▶ [To be done] In the listing that follows, count the lines holding the word "right" and report only that number.

▶ [Supplied material]
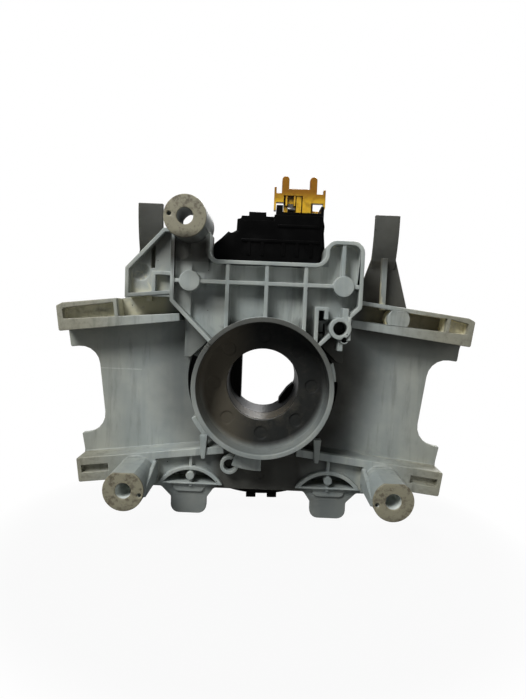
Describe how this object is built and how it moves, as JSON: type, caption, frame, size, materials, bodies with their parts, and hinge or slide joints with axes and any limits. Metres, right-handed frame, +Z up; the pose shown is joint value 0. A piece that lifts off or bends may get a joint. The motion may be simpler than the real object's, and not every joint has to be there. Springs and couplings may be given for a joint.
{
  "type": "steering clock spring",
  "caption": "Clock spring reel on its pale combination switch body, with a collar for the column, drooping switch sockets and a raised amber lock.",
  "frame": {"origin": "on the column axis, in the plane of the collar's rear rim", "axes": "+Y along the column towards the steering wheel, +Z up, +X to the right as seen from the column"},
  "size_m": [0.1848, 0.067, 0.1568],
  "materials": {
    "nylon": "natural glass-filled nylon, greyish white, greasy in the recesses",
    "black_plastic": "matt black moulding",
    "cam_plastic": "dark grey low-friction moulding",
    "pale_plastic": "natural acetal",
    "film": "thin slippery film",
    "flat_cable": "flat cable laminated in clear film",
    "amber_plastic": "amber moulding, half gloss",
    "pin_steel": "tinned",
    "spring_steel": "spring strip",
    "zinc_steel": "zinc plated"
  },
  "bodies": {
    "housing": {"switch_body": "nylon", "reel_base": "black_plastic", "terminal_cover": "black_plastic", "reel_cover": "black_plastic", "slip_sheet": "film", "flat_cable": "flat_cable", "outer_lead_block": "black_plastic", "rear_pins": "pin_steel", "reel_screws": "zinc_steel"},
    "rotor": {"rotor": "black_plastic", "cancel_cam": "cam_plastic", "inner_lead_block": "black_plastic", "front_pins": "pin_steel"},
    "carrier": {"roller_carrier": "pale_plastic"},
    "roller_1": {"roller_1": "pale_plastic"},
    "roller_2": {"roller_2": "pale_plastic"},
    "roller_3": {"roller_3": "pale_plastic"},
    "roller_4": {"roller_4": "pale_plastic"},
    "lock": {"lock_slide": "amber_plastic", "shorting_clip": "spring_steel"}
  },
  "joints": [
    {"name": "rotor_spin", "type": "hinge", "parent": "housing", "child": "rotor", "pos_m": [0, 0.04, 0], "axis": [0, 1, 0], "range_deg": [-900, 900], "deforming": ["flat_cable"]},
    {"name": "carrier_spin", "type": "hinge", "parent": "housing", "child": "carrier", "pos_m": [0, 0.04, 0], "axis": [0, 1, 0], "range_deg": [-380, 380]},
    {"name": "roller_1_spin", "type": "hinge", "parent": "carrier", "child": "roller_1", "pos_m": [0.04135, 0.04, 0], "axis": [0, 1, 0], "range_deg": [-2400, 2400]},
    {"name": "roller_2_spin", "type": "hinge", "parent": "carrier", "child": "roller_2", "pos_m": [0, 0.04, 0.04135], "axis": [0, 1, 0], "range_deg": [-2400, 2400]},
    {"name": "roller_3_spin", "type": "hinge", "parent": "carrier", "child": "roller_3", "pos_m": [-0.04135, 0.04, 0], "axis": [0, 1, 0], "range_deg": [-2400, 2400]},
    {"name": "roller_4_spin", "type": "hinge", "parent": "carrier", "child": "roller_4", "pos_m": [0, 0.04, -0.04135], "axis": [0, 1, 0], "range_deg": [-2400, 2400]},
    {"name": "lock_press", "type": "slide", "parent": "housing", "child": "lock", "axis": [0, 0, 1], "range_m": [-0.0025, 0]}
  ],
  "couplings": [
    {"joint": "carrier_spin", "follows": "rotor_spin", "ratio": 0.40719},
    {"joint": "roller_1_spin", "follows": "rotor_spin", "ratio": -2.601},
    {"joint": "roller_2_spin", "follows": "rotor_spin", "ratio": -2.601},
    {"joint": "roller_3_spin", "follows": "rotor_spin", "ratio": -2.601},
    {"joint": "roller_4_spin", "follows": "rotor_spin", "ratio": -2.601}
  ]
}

▶ [Answer to the exercise] 2